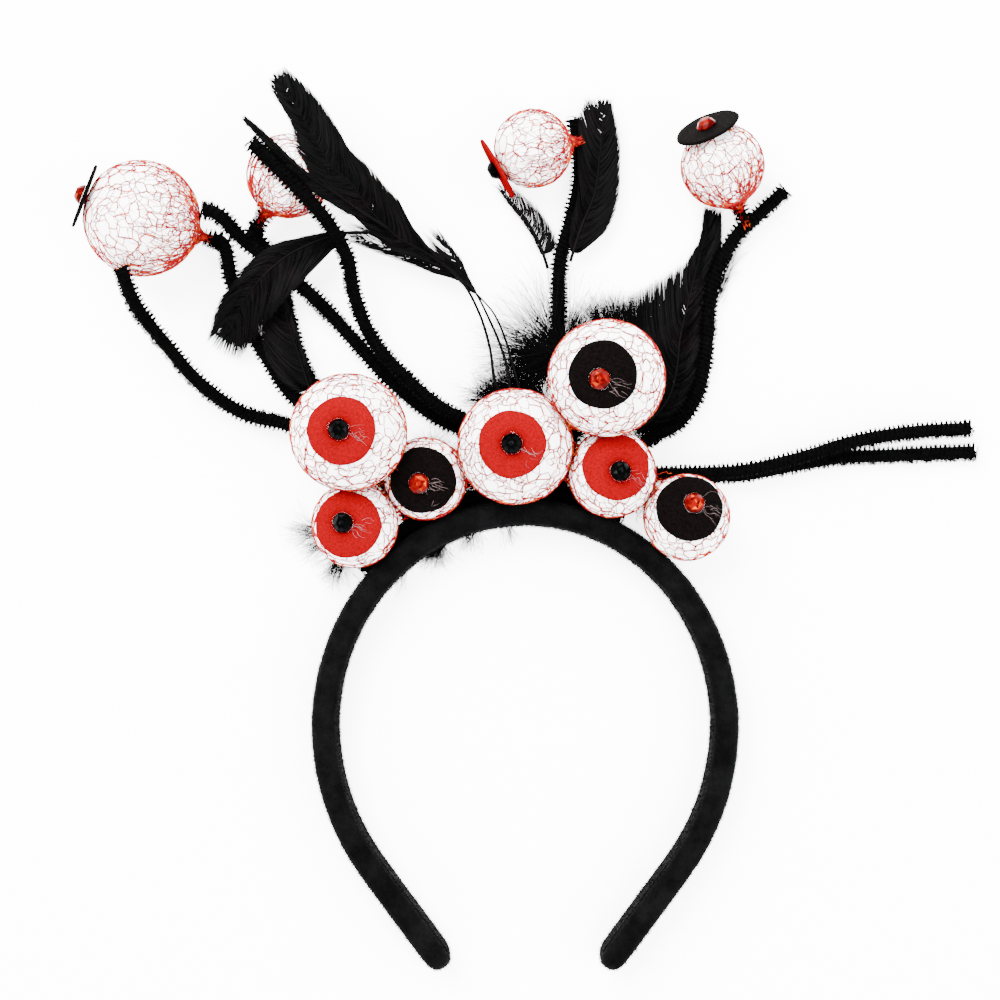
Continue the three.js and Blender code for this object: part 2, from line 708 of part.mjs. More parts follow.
// Widths are in millimetres at shares of the vane.
const FEATHERS = {
  tall: {
    path: tallPath,
    bare: 0.38,
    locks: 11,
    left: [
      [0, 1.5],
      [0.15, 7],
      [0.4, 9.5],
      [0.6, 7.5],
      [0.8, 4.5],
      [1, 3],
    ],
    right: [
      [0, 1.5],
      [0.15, 9],
      [0.4, 12],
      [0.6, 11],
      [0.8, 8],
      [1, 4],
    ],
  },
  narrow: {
    path: route(
      onTall,
      polar(stalkInner.centre, 1.45 * stalkInner.radius, 127.5, heightOver(stalkInner, 0, FEATHER_THICKNESS)),
      heightOver(stalkInner, 0, FEATHER_THICKNESS),
      [
        [0.19, 0.02, 0.84],
        [0.34, 0.03, 0.97],
        [0.52, 0.045, 1.05],
        [0.66, 0.035, 1.05],
        [0.85, 0.01, 1],
      ],
    ),
    bare: 0.2,
    locks: 8,
    left: [
      [0, 0.9],
      [0.5, 1.3],
      [1, 1.2],
    ],
    right: [
      [0, 1.2],
      [0.5, 3.4],
      [0.8, 3],
      [1, 1.2],
    ],
  },
  wisp: {
    path: route(
      underBall(middle, 94, ON_STEM + 3, FEATHER_THICKNESS),
      polar(stalkInner.centre, 2.08 * stalkInner.radius, -43, ON_STEM + 4),
      ON_STACK,
      [
        [0.14, -0.1, 0.68],
        [0.33, -0.18, 0.66],
        [0.5, -0.22, 0.66],
        [0.66, -0.17, 0.72],
        [0.79, -0.11, 0.75],
      ],
    ),
    bare: 0.52,
    locks: 7,
    left: [
      [0, 1],
      [0.3, 4],
      [0.7, 4.5],
      [1, 2],
    ],
    right: [
      [0, 1],
      [0.5, 2.5],
      [1, 1.5],
    ],
  },
  hook: {
    path: route(
      underBall(middle, 78, ON_STEM + 1.5, FEATHER_THICKNESS),
      polar(stalkMiddle.centre, 3.3 * stalkMiddle.radius, -137.5, ON_STEM),
      ON_STACK,
      [
        [0.22, -0.05, 0.45],
        [0.5, -0.08, 0.42],
        [0.7, -0.03, 0.42],
        [0.86, -0.02, 0.42],
      ],
    ),
    bare: 0.66,
    locks: 5,
    left: [
      [0, 0.9],
      [0.5, 1.8],
      [1, 1],
    ],
    right: [
      [0, 0.9],
      [0.5, 2.2],
      [1, 1],
    ],
  },
  curled: {
    path: route(
      polar(stalkInner.centre, 2.4 * stalkInner.radius, -34.6, ON_STACK),
      polar(stalkLeft.centre, 2.47 * stalkLeft.radius, -55.6, ON_STEM),
      ON_STACK,
      [
        [0.12, -0.08, 1],
        [0.26, -0.13, 1.04],
        [0.45, -0.16, 1.12],
        [0.64, -0.14, 1.2],
        [0.81, -0.09, 1],
      ],
    ),
    bare: 0.12,
    locks: 9,
    left: [
      [0, 1.5],
      [0.25, 6],
      [0.55, 11],
      [0.85, 9],
      [1, 3],
    ],
    right: [
      [0, 1],
      [0.3, 2.5],
      [0.7, 5],
      [0.9, 6.5],
      [1, 3],
    ],
  },
  tucked: {
    path: route(
      polar(highLeft.centre, highLeft.radius, 138, ON_STEM),
      polar(stalkLeft.centre, 2.6 * stalkLeft.radius, -27.5, ON_STEM),
      ON_STEM,
      [
        [0.32, 0, 1],
        [0.66, 0, 1],
      ],
    ),
    bare: 0.08,
    locks: 6,
    left: [
      [0, 2],
      [0.4, 5],
      [0.8, 5],
      [1, 1.5],
    ],
    right: [
      [0, 2],
      [0.4, 4.5],
      [0.8, 3],
      [1, 1.5],
    ],
  },
  under_eye: {
    path: route(
      besideStem("middle", 0.6, STEM_DIAMETER / 2 + GAP + QUILL_RADIUS, LAY),
      polar(stalkMiddle.centre, 1.2 * stalkMiddle.radius, -135, FEATHER_THICKNESS),
      LAY,
      [
        [0.31, -0.06, 1],
        [0.58, -0.06, 1],
        [0.8, -0.02, 1],
      ],
    ),
    bare: 0.15,
    locks: 6,
    left: [
      [0, 1],
      [0.4, 2],
      [1, 1.5],
    ],
    right: [
      [0, 2],
      [0.3, 6.5],
      [0.7, 6],
      [1, 2],
    ],
  },
  upright: {
    path: route(
      besideStem("middle", 0.62, -0.6 * STEM_DIAMETER, ON_STEM),
      polar(stalkMiddle.centre, 2.23 * stalkMiddle.radius, 34.5, ON_STEM),
      ON_STEM,
      [
        [0.21, -0.02, 1],
        [0.43, -0.06, 1],
        [0.65, -0.05, 1],
        [0.84, -0.03, 1],
      ],
    ),
    bare: 0.06,
    locks: 9,
    left: [
      [0, 2],
      [0.3, 6],
      [0.5, 5],
      [0.9, 4],
      [1, 2],
    ],
    right: [
      [0, 2.5],
      [0.3, 9.5],
      [0.6, 9],
      [0.9, 7],
      [1, 3.5],
    ],
  },
  downy: {
    path: route(
      besideStem("right", 0.08, STEM_DIAMETER / 2 + GAP + QUILL_RADIUS, LAY),
      polar(stalkRight.centre, 1.06 * stalkRight.radius, -106, LAY),
      LAY,
      [
        [0.18, -0.08, 1],
        [0.3, -0.08, 1],
        [0.46, -0.05, 1],
        [0.6, -0.04, 1],
        [0.75, -0.03, 1],
        [0.9, -0.02, 1],
      ],
    ),
    bare: 0.08,
    locks: 11,
    left: [
      [0, 3],
      [0.15, 10],
      [0.3, 32],
      [0.42, 28],
      [0.56, 21],
      [0.7, 11],
      [0.85, 6],
      [1, 1.5],
    ],
    right: [
      [0, 1.2],
      [0.2, 2.8],
      [0.9, 2.2],
      [1, 1],
    ],
  },
};

for (const [name, feather] of Object.entries(FEATHERS)) {
  addPiece(`feather_${name}`, featherGeometry(feather), plume);
}

// The down around the foot of the middle stem
// Locks spread from a soft head that lies on the stem. Each lock has a reach in millimetres, a heading and a
// height at its tip.

const DOWN_HEAD_RADIUS = 3.4;
const DOWN_LOCKS = [
  { reach: 21, heading: 219, width: 5, end: LAY },
  { reach: 25, heading: 202, width: 5, end: LAY },
  { reach: 29, heading: 184, width: 4, end: LAY },
  { reach: 27, heading: 164, width: 4.5, end: LAY },
  { reach: 26, heading: 141, width: 4.5, end: LAY },
  { reach: 32, heading: 114, width: 4.5, end: LAY },
  { reach: 36, heading: 97, width: 4, end: ON_STEM + FEATHER_THICKNESS + GAP },
  { reach: 28, heading: 76, width: 5, end: ON_STEM + FEATHER_THICKNESS + GAP },
  { reach: 15, heading: 60, width: 4.5, end: ON_STEM },
];

function downGeometry() {
  const head = besideStem("middle", 0.38, 0, ON_STEM + FEATHER_THICKNESS);
  const ball = new THREE.IcosahedronGeometry(DOWN_HEAD_RADIUS, 1);
  ball.scale(1, 1, (FEATHER_THICKNESS * 1.45) / DOWN_HEAD_RADIUS);
  ball.translate(...head);
  const locks = DOWN_LOCKS.map(({ reach, heading, width, end }) => {
    const halfway = polar(head, reach / 2, heading + 3, (head.z + end) / 2);
    const path = new THREE.CatmullRomCurve3([head, halfway, polar(head, reach, heading, end)]);
    const spread = [
      [0, width * 0.5],
      [0.5, width],
      [1, width * 0.4],
    ];
    return featherGeometry({ path, bare: 0.05, locks: 3, left: spread, right: spread });
  });
  return fused([ball, ...locks]);
}

addPiece("down_tuft", downGeometry(), plume);

export default headpiece;
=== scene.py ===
# %% [markdown]
# # A costume headband with foam eyeballs
# The real headband is a padded velvet band with foam balls, felt discs, faceted stones, chenille stems and
# feathers glued to its crown. The plain solids of the CAD model say where each piece lies. This script
# dresses every solid with a finer piece in the same place.

# %% Load the frame
import math

import bpy
import numpy as np
from mathutils import Matrix, Vector


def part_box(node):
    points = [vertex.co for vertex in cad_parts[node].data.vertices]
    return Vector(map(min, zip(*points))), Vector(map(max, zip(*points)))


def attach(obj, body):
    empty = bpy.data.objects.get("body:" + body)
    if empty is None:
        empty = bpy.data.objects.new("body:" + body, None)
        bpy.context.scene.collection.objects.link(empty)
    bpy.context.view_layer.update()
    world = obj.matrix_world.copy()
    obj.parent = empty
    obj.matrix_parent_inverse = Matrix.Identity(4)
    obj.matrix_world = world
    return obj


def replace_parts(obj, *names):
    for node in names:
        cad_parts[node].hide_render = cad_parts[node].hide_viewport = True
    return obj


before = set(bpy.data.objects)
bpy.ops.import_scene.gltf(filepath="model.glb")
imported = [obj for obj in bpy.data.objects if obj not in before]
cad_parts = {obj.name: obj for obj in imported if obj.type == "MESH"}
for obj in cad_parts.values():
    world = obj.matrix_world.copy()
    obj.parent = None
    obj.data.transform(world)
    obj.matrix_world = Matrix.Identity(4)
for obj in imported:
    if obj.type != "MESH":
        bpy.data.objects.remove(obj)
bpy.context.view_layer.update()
print("CAD nodes:", len(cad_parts))

# %% [markdown]
# ## Camera, floor and light
# The photograph was taken from straight above with a longish lens, so the balls near the edge show a little
# of their sides. The camera hangs 0.7 m over the table and looks down. Large area lights and a bright world
# give the soft, nearly shadowless light of a product photograph.

# %% Camera
MM = 0.001
CAMERA_AT = (-8.9, 4.1, 700.0)  # millimetres
LENS = 70

bpy.ops.object.camera_add(location=[MM * value for value in CAMERA_AT], rotation=(0, 0, 0))
camera = bpy.context.object
camera.name = "camera"
camera.data.lens = LENS
camera.data.clip_start = 0.01
bpy.context.scene.camera = camera

# %% Lights and floor
KEY_WATTS = 140
FILL_WATTS = 58
WORLD_STRENGTH = 5.8
TABLE_SIZE = 60  # metres, so that its edge is out of sight
TABLE_DROP = 0.0002  # metres below the part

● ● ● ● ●

Transcribe the lines beginning at the one that contains "const ball = new" and ending at the one that contains "obj.matrix_parent_inverse = Matrix.Identity(4)", with nothing added or left out.

  const ball = new THREE.IcosahedronGeometry(DOWN_HEAD_RADIUS, 1);
  ball.scale(1, 1, (FEATHER_THICKNESS * 1.45) / DOWN_HEAD_RADIUS);
  ball.translate(...head);
  const locks = DOWN_LOCKS.map(({ reach, heading, width, end }) => {
    const halfway = polar(head, reach / 2, heading + 3, (head.z + end) / 2);
    const path = new THREE.CatmullRomCurve3([head, halfway, polar(head, reach, heading, end)]);
    const spread = [
      [0, width * 0.5],
      [0.5, width],
      [1, width * 0.4],
    ];
    return featherGeometry({ path, bare: 0.05, locks: 3, left: spread, right: spread });
  });
  return fused([ball, ...locks]);
}

addPiece("down_tuft", downGeometry(), plume);

export default headpiece;
=== scene.py ===
# %% [markdown]
# # A costume headband with foam eyeballs
# The real headband is a padded velvet band with foam balls, felt discs, faceted stones, chenille stems and
# feathers glued to its crown. The plain solids of the CAD model say where each piece lies. This script
# dresses every solid with a finer piece in the same place.

# %% Load the frame
import math

import bpy
import numpy as np
from mathutils import Matrix, Vector


def part_box(node):
    points = [vertex.co for vertex in cad_parts[node].data.vertices]
    return Vector(map(min, zip(*points))), Vector(map(max, zip(*points)))


def attach(obj, body):
    empty = bpy.data.objects.get("body:" + body)
    if empty is None:
        empty = bpy.data.objects.new("body:" + body, None)
        bpy.context.scene.collection.objects.link(empty)
    bpy.context.view_layer.update()
    world = obj.matrix_world.copy()
    obj.parent = empty
    obj.matrix_parent_inverse = Matrix.Identity(4)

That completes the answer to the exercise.